# Refund from PTSB



## Thirsty (4 Sep 2017)

More than a decade ago, towards the time when my 2 year fixed rate was to end, PTSB sent me a letter with my options.  It didn't include any information about available tracker rates.  

Thanks to information on this board (and I really mean a huge thank you!), I rang PTSB, asked about a tracker rate and changed to that rate.  I recall pointing out at the time, that they were being a bit smart in excluding that option from their letter, but didn't take it any further. We now know the hot water banks got into over that issue.

When my first mortgage statement came out, I contacted PTSB again and pointed out that they had put me on the tracker rate some 2 weeks before my fixed rate ended and therefore had over charged me.  (At the time the tracker rate was higher than the previous fixed rate.)  I was told that the new rate took effect as soon as I had sent in the paperwork.

Hm...I thought, shrugged and left it at that.

Last Friday, more than 10 years after these events,  I got a cheque and apology from PTSB for over charging interest by applying the tracker rate 17 days early.

The moral of the story is... 

Don't take No for an answer, appeal, lodge a complaint, take it to the FSO.  At the very least exhaust all the low cost options (by which I mean avoiding court cases & legal fees) before you call it a day.


----------



## Brendan Burgess (4 Sep 2017)

Hi Thirsty 

That is a mad story. 

What were they thinking?  The amount presumably was very small. 17 days interest at, say, 4% on a, say, €500k loan would be €931.  I presume that the overcharge wasn't anything this big?  How much have they spent in processing this complaint? They should have just fixed it immediately and apologised. 

Brendan


----------



## Thirsty (4 Sep 2017)

Brendan - I didn't put in a complaint at the time, nor did I since.  I assumed (wrongly) that what PTSB told me at the time when I rang was correct.

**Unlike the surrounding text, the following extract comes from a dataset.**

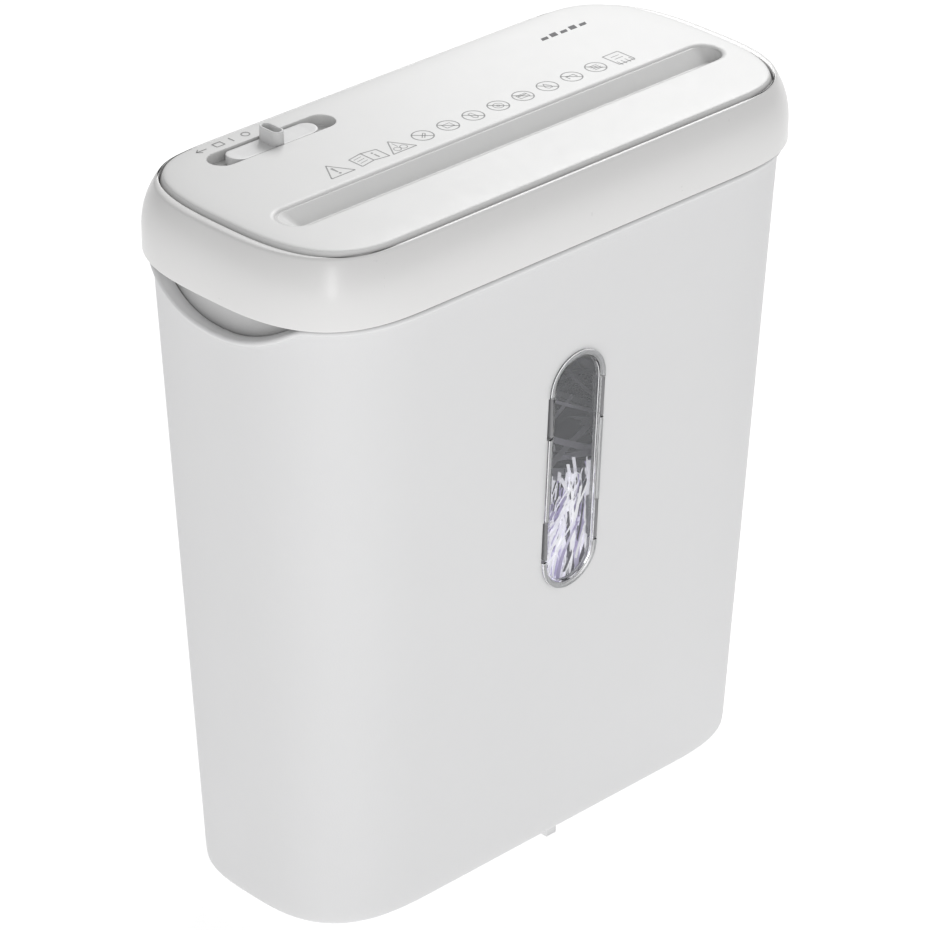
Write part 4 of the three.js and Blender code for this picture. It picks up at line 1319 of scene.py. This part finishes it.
@dataclass
class CuttingRollers:
    """The two rollers whose hooked discs pass between each other."""

    finishes: Finishes
    z: float = 270.0
    left: float = -105.0
    right: float = 117.0
    discs: int = 18
    width: float = 5.6
    disc: float = 12.5
    core: float = 7.5
    journal: float = 4.0
    chamfer: float = 0.25
    tooth: float = 1.6
    stagger: float = 0.36
    shaft_right: float = 120.6
    steps: int = 48

    def ring(self, x: float, y: float, radius: float, hook: float = 0.0, phase: float = 0.0) -> Ring:
        """A ring about a roller's axis.

        Args:
            x: Its place along the axis.
            y: The axis's place.
            radius: Its radius.
            hook: How far it falls back behind each of its three teeth.
            phase: The angle of the first tooth.

        Returns:
            The ring.
        """
        ring = []
        for i in range(self.steps):
            angle = 2 * math.pi * i / self.steps
            share = ((angle - phase) * 3 / (2 * math.pi)) % 1.0
            r = radius - hook * (1 - share) ** 3
            ring.append((x, y + r * math.cos(angle), self.z + r * math.sin(angle)))
        return ring

    def build_one(self, name: str, y: float, row: int, shaft_left: float, body: str, node: str) -> None:
        """Models one roller.

        Args:
            name: The piece's name.
            y: The place of its axis.
            row: 0, or 1 for the roller whose discs pass between the other's.
            shaft_left: Where its shaft ends on the left.
            body: The body it moves with.
            node: The CAD node it stands for.
        """
        rings = [self.ring(shaft_left, y, self.journal - 0.4), self.ring(shaft_left + 0.4, y, self.journal)]
        rings += [self.ring(self.left, y, self.journal), self.ring(self.left, y, self.core)]
        pitch = (self.right - self.left) / self.discs
        disc, edge, width = self.disc, self.chamfer, self.width
        faces = ((0.0, disc - edge), (edge, disc), (width - edge, disc), (width, disc - edge))
        for i in range(self.discs):
            x = self.left + i * pitch + row * pitch / 2 + (pitch / 2 - width) / 2
            phase = (-1) ** row * i * self.stagger
            rings.append(self.ring(x, y, self.core))
            for offset, radius in faces:
                rings.append(self.ring(x + offset, y, radius, self.tooth, phase))
            rings.append(self.ring(x + width, y, self.core))
        end = self.shaft_right
        rings += [self.ring(self.right, y, self.core), self.ring(self.right, y, self.journal)]
        rings += [self.ring(end - 0.4, y, self.journal), self.ring(end, y, self.journal - 0.4)]
        dress(closed_through(name, rings), self.finishes.steel, body, (node,))

    def build(self) -> None:
        """Builds both rollers."""
        self.build_one("rear_cutting_roller", -3.4, 0, -121.3, "rear_cutter", "rear_roller")
        self.build_one("front_cutting_roller", -25.0, 1, -112.9, "front_cutter", "front_roller")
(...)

I'm guessing that the issue came up as a result of the Central Bank's review; I'd completely forgotten about it until I got the letter from PTSB.

The point I'm making is that we shouldn't shrug and accept what we are told.


----------



## Brendan Burgess (4 Sep 2017)

Ah, I see. 

I think you did the right thing at the time. The amount must have been very small.   Worth raising, but not worth wasting too much time on.

Brendan


----------



## Thirsty (4 Sep 2017)

> I think you did the right thing at the time.

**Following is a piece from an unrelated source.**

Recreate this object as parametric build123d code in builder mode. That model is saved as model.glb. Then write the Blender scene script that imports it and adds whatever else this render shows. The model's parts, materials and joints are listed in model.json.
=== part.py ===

Here I have to disagree.  I believe the reason so many corporations, including banks, feel they can act with impunity is that we don't challenge them.


----------



## Stitcher (4 Sep 2017)

Yet the challenges still took ten years to resolve and only happened as a result of the central bank review. Disgraceful.  Did they give any compensation? Or just the overcharged amount? 

I wonder does this letter from PTSB to you mean the rest of us can start to expect letters too ?


----------